1.0 Background to the Study

It is now generally acknowledged that investing in education is a key component for a country to use in development. An increase in quantity and quality of education is associated with the government’s effort to achieve second Millennium Development Goals (MOG) on universal primary education (UPE). This is evidenced by the government introducing free primary education programme in 2003 and free secondary education in 2008.

Currently education is a fundamental right of every person due to its contribution to equity, diversity and lasting peace (World Education Forum Education for all 2000). According to the framework for action in Dakar April 2000, Education occupies a central place in Human rights and is essential and indispensable for the exercise of all other human rights and for development. Article 26 of the United Nation Convection on the Rights of the Child (UNCRC) 1989 sets out the right to education to which every child is entitled. Article 29 of the convention also attaches importance to the process by which the right to education is to be promoted (United Nations Convention on the Right of the child 1989).

The World Declaration on Education for all (WDEA) Dakar, Senegal 2000 states that every person, child, youth and adult shall be able to benefit from educational opportunities designed to meet their basic learning needs.

Part 2 - section 6 of the children’s bill passed by the Kenyan parliament in 2001 states that “every child shall be entitled to education, the provision of which shall be the responsibility of the Government and parents” The children’s bill is evidence of the government’s effort to adopt the 1989 UNCRC and other international conventions, treaties and declarations which have implications for the protection, care and education of children (Republic of Kenya 2001).

At a General Debate of the 27th special session of the General Assembly on children in New York (2002) the then Vice President and Minister for Home Affairs, Prof George Saitoti said that the government of Kenya (GoK) was among the countries that ratified the UNCRC in 1990 and had committed itself in enhancing the rights of children.

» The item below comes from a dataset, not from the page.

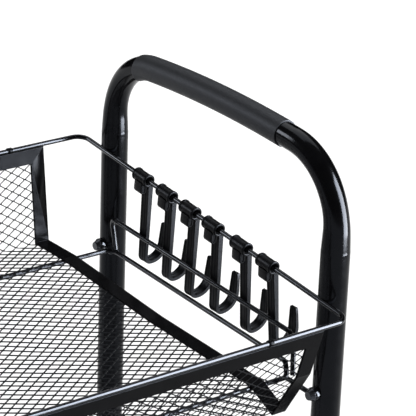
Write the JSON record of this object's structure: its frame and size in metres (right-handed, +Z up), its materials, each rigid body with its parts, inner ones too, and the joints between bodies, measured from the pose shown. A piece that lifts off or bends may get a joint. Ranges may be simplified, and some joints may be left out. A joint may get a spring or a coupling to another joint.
{
  "type": "rolling utility cart",
  "caption": "Slim rolling utility cart: bent tube end frames with gripped push bars, mesh trays on wire frames, clip-on hooks and swivel casters.",
  "frame": {"origin": "on the floor under the middle of the cart", "axes": "+X along the cart to the end with the hooks, +Y to its back, +Z up; the rims fall towards -Y"},
  "size_m": [0.546, 0.3534, 0.8486],
  "materials": {
    "tube_black": "gloss black powder coat",
    "wire_black": "gloss black powder coat",
    "mesh_black": "satin black, expanded diamond mesh",
    "strip_black": "satin black",
    "screw_black": "gloss black",
    "grip_black": "matte",
    "hook_black": "satin moulded",
    "bush_black": "moulded",
    "caster_black": "moulded",
    "wheel_grey": "moulded",
    "tyre": "smooth",
    "steel": "zinc plated"
  },
  "bodies": {
    "cart": {"handle_tube_right": "tube_black", "handle_grip_right": "grip_black", "leg_right_front": "tube_black", "leg_right_back": "tube_black", "handle_tube_left": "tube_black", "handle_grip_left": "grip_black", "leg_left_front": "tube_black", "leg_left_back": "tube_black", "leg_sockets": "bush_black", "rim_wire_top": "wire_black", "tray_mesh_top": "mesh_black", "tray_binding_top": "strip_black", "floor_frame_top": "wire_black", "end_rails_top": "wire_black", "rim_wire_middle": "wire_black", "tray_mesh_middle": "mesh_black", "tray_binding_middle": "strip_black", "floor_frame_middle": "wire_black", "end_rails_middle": "wire_black", "rim_wire_bottom": "wire_black", "tray_mesh_bottom": "mesh_black", "tray_binding_bottom": "strip_black", "floor_frame_bottom": "wire_black", "end_rails_bottom": "wire_black", "tray_lugs": "wire_black", "tray_screws": "screw_black", "rim_clips": "strip_black", "caster_stem_right_front": "steel", "caster_stem_right_back": "steel", "caster_stem_left_front": "steel", "caster_stem_left_back": "steel"},
    "hook_1": {"hook_1": "hook_black"},
    "hook_2": {"hook_2": "hook_black"},
    "hook_3": {"hook_3": "hook_black"},
    "hook_4": {"hook_4": "hook_black"},
    "hook_5": {"hook_5": "hook_black"},
    "hook_6": {"hook_6": "hook_black"},
    "swivel_right_front": {"caster_fork_right_front": "caster_black", "caster_axle_right_front": "steel"},
    "wheel_right_front": {"caster_wheel_right_front": "wheel_grey", "caster_tyre_right_front": "tyre"},
    "brake_right_front": {"brake_pedal_right_front": "caster_black"},
    "swivel_right_back": {"caster_fork_right_back": "caster_black", "caster_axle_right_back": "steel"},
    "wheel_right_back": {"caster_wheel_right_back": "wheel_grey", "caster_tyre_right_back": "tyre"},
    "swivel_left_front": {"caster_fork_left_front": "caster_black", "caster_axle_left_front": "steel"},
    "wheel_left_front": {"caster_wheel_left_front": "wheel_grey", "caster_tyre_left_front": "tyre"},
    "brake_left_front": {"brake_pedal_left_front": "caster_black"},
    "swivel_left_back": {"caster_fork_left_back": "caster_black", "caster_axle_left_back": "steel"},
    "wheel_left_back": {"caster_wheel_left_back": "wheel_grey", "caster_tyre_left_back": "tyre"}
  },
  "joints": [
    {"name": "hook_1_swing", "type": "hinge", "parent": "cart", "child": "hook_1", "pos_m": [0.204, 0.0852, 0.74682], "axis": [0, -0.9968, -0.0797], "range_deg": [0, 100]},
    {"name": "hook_2_swing", "type": "hinge", "parent": "cart", "child": "hook_2", "pos_m": [0.204, 0.0524, 0.74419], "axis": [0, -0.9968, -0.0797], "range_deg": [0, 100]},
    {"name": "hook_3_swing", "type": "hinge", "parent": "cart", "child": "hook_3", "pos_m": [0.204, 0.021, 0.74168], "axis": [0, -0.9968, -0.0797], "range_deg": [0, 100]},
    {"name": "hook_4_swing", "type": "hinge", "parent": "cart", "child": "hook_4", "pos_m": [0.204, -0.0096, 0.73923], "axis": [0, -0.9968, -0.0797], "range_deg": [0, 100]},
    {"name": "hook_5_swing", "type": "hinge", "parent": "cart", "child": "hook_5", "pos_m": [0.204, -0.0456, 0.73635], "axis": [0, -0.9968, -0.0797], "range_deg": [0, 100]},
    {"name": "hook_6_swing", "type": "hinge", "parent": "cart", "child": "hook_6", "pos_m": [0.204, -0.0782, 0.73374], "axis": [0, -0.9968, -0.0797], "range_deg": [0, 100]},
    {"name": "swivel_right_front_turn", "type": "hinge", "parent": "cart", "child": "swivel_right_front", "pos_m": [0.215, -0.1425, 0.055], "axis": [0, 0, 1], "continuous": true},
    {"name": "wheel_right_front_spin", "type": "hinge", "parent": "swivel_right_front", "child": "wheel_right_front", "pos_m": [0.235, -0.1425, 0.025], "axis": [0, 1, 0], "continuous": true},
    {"name": "brake_right_front_press", "type": "hinge", "parent": "swivel_right_front", "child": "brake_right_front", "pos_m": [0.2524, -0.1425, 0.0482], "axis": [0, 1, 0], "range_deg": [0, 25]},
    {"name": "swivel_right_back_turn", "type": "hinge", "parent": "cart", "child": "swivel_right_back", "pos_m": [0.215, 0.1425, 0.055], "axis": [0, 0, 1], "continuous": true},
    {"name": "wheel_right_back_spin", "type": "hinge", "parent": "swivel_right_back", "child": "wheel_right_back", "pos_m": [0.235, 0.1425, 0.025], "axis": [0, 1, 0], "continuous": true},
    {"name": "swivel_left_front_turn", "type": "hinge", "parent": "cart", "child": "swivel_left_front", "pos_m": [-0.215, -0.1425, 0.055], "axis": [0, 0, 1], "continuous": true},
    {"name": "wheel_left_front_spin", "type": "hinge", "parent": "swivel_left_front", "child": "wheel_left_front", "pos_m": [-0.235, -0.1425, 0.025], "axis": [0, 1, 0], "continuous": true},
    {"name": "brake_left_front_press", "type": "hinge", "parent": "swivel_left_front", "child": "brake_left_front", "pos_m": [-0.2524, -0.1425, 0.0482], "axis": [0, -1, 0], "range_deg": [0, 25]},
    {"name": "swivel_left_back_turn", "type": "hinge", "parent": "cart", "child": "swivel_left_back", "pos_m": [-0.215, 0.1425, 0.055], "axis": [0, 0, 1], "continuous": true},
    {"name": "wheel_left_back_spin", "type": "hinge", "parent": "swivel_left_back", "child": "wheel_left_back", "pos_m": [-0.235, 0.1425, 0.025], "axis": [0, 1, 0], "continuous": true}
  ]
}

According to Knight and Sabot (1990), Bigsten (1990), Sheffield (1973) and Bokongo (1992), since 1963 Kenya has had one of the most rapid educational expansions in sub- Saharan Africa. This is due to the importance attached to education, Kickniger (2003) affirmed that primary schools are considered as an institution that provides citizens with basic education, reading and writing which is fundamental for communications. This makes formal education an essential factor for full accomplishment of individuals on human beings, their survival and lifelong development.

Despite the tremendous expansion in education as a government commitment to achieve the second millennium development goal of UPE and being a signatory of various human rights declarations approximately 690,000 children of school going age (6-17 years) in the country have never attended school. This comprises 6.2% of the total population of children aged 6-17 years. However, this differs from one region to another. In North Eastern Province where Garissa district lies 42.4% of children aged between 6-17 years have never attended school due to reasons like guardians feeling that children are too young, lack of money for school expansion comprising 9.8% and incidental cost to schooling like school uniform and feeding, parents not letting them go and working at home 22.4% (Government of Kenya 2005)

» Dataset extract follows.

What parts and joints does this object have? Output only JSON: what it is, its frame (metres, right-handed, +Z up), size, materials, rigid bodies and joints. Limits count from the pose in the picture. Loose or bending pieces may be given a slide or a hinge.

A survey on formal and non-formal education in part of Samburu, Turkana, Marsabit and Moyale Districts in Kenya (2000), shows that less than 40% of eligible school age children in primary schools have not yet enrolled and another 60% drop out of school before acquiring basic education. This means that only 40% of them are able to complete their schooling.

Studies by Kraffi (2004), Kiugu; (2000) and Sifuna (1990) indicate that reaching the pastoralist communities with interventions like free education, school feeding programmes, introduction of boarding schools, provision of uniform, equipping and provision of books and stationery to pupils encourage them into formal schooling, proved difficult, retaining them in school is problematic and dropping out appears to be the norm

However this is contradicted by UN World food programme (WFP) report of 2003 which says that the introduction of school feeding programme in 1980 by the Kenyan Government improved health, concentration, enrolment and retention of children in school. The report further says that a daily lunch of boiled maize and beans is not much of a meal to some but across Sub-Saharan Africa it has become a lifeline and a luxury for millions of vulnerable children. Some children are reported to have started school earlier before reaching the required enrolment age in order to benefit from the feeding programme.

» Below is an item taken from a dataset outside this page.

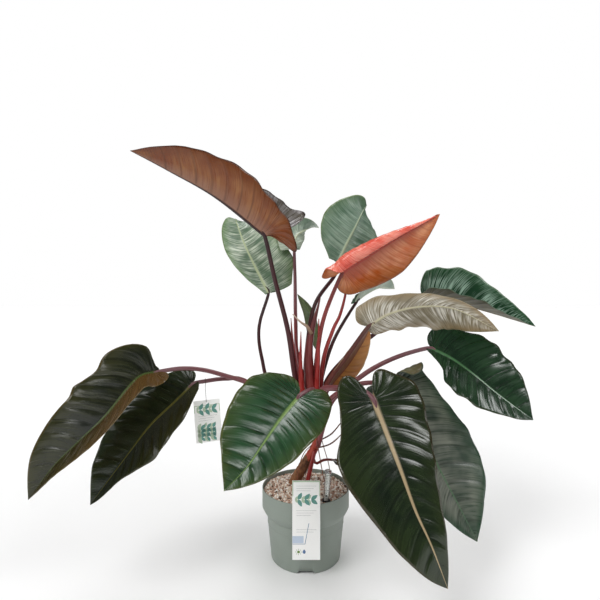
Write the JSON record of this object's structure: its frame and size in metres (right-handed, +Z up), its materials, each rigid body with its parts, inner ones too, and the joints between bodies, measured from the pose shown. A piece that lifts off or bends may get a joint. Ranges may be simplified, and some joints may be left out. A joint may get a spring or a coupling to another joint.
{
  "type": "potted philodendron",
  "caption": "Climbing aroid with large glossy arrow-shaped leaves on long stalks and red sheaths, in a tapered nursery pot of mineral granules.",
  "frame": {"origin": "centre of the pot's underside, on the small foot pad in its middle", "axes": "+Z up, the pot's axis; -Y towards the viewer of the picture"},
  "size_m": [1.2504, 0.7604, 1.0846],
  "materials": {
    "pot_plastic": "moulded, matt grey-green",
    "mineral_granules": "loose pumice, clay and zeolite grains",
    "bark": "dry, ringed with old leaf scars",
    "blade_copper": "satin leaf, copper underside",
    "blade_pale": "satin leaf, pale grey-green underside",
    "blade_coral": "glossy new leaf, coral red",
    "blade_greige": "satin leaf, grey-beige underside",
    "blade_green": "glossy leaf, deep green",
    "blade_dark": "glossy leaf, near-black green",
    "blade_olive": "glossy leaf, olive with ochre underside",
    "blade_amber": "satin leaf, half amber and half purple-brown",
    "stalk_dark": "satin, dark red-brown",
    "stalk_pink": "satin, dusky pink-purple",
    "stalk_red": "glossy, red",
    "sheath_red": "glossy, red leaf sheath",
    "dead_stalk": "dry, thin",
    "gauge_clear": "clear moulded tube with a pale scale",
    "gauge_dark": "moulded",
    "card_print": "coated, printed",
    "tag_print": "coated, printed",
    "thread": "thin twine"
  },
  "bodies": {
    "root": {"nursery_pot": "pot_plastic", "granules": "mineral_granules", "copper_leaf_blade": "blade_copper", "copper_leaf_stalk": "stalk_dark", "back_left_leaf_blade": "blade_pale", "back_left_leaf_stalk": "stalk_dark", "back_small_leaf_blade": "blade_pale", "back_small_leaf_stalk": "stalk_pink", "top_round_leaf_blade": "blade_pale", "top_round_leaf_stalk": "stalk_dark", "coral_leaf_blade": "blade_coral", "coral_leaf_stalk": "stalk_red", "pale_right_leaf_blade": "blade_greige", "pale_right_leaf_stalk": "stalk_red", "upper_right_leaf_blade": "blade_green", "upper_right_leaf_stalk": "stalk_dark", "right_dark_leaf_blade": "blade_dark", "right_dark_leaf_stalk": "stalk_pink", "front_large_leaf_blade": "blade_dark", "front_large_leaf_stalk": "stalk_pink", "front_right_leaf_blade": "blade_green", "front_right_leaf_stalk": "stalk_pink", "front_left_leaf_blade": "blade_green", "front_left_leaf_stalk": "stalk_pink", "far_left_leaf_blade": "blade_olive", "far_left_leaf_stalk": "stalk_pink", "left_dark_leaf_blade": "blade_dark", "left_dark_leaf_stalk": "stalk_pink", "amber_leaf_blade": "blade_amber", "amber_leaf_stalk": "stalk_pink", "back_pointed_leaf_blade": "blade_green", "back_pointed_leaf_stalk": "stalk_red", "behind_coral_leaf_blade": "blade_green", "behind_coral_leaf_stalk": "stalk_dark", "low_leaf_blade": "blade_dark", "low_leaf_stalk": "stalk_red", "woody_stump": "bark", "red_stem": "stalk_red", "red_shoot": "sheath_red", "spear": "sheath_red", "left_sheath": "sheath_red", "inner_left_sheath": "sheath_red", "broad_sheath": "sheath_red", "light_sheath": "sheath_red", "red_spike": "sheath_red", "upper_dead_stalk": "dead_stalk", "lower_dead_stalk": "dead_stalk", "gauge_tube": "gauge_clear", "gauge_cap": "gauge_clear", "gauge_ring": "gauge_dark", "care_card": "card_print", "hang_tag": "tag_print", "tag_loop": "thread", "tag_thread": "thread"}
  },
  "joints": []
}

Due to the contradictions on available dates on role of feeding programme on retention of children in school a study of this nature on impact of school feeding programmes on pupils’ retention in school is necessary.

1.1 Statement of the problem

Universalization of primary schooling and elimination of gender disparity in education by 2015 are two of the eight millennium development goals adopted at the United Nations summit in 2000. However, imbalances in educational opportunities do exist in the country. In each situation there are multiple factors like education policies, community and household factors that explain the phenomenon (Brigs 1992).

For any education system to be efficient there should be smooth transition of pupils from one level to another or 100% retention and completion rate (Psycharopolous 1988). Retention and completion rates in Kenya especially in North Eastern, parts of Eastern and Rift Valley Provinces are very low. Primary school enrolment rates are also very low and highly contribute to illiteracy levels that currently stand at 57.9% in Garissa, 74.5% Mandera and 76.6% in Wajir contributing to 68.7% in North Eastern Province; this is too high compared to the Kenyan illiteracy rate of 17.7% (Government of Kenya 2005). According to the government of Kenya (2005) the dropout rates for pupils in primary school was 43% for female and 31%for males with teacher-student ratio of 1:38.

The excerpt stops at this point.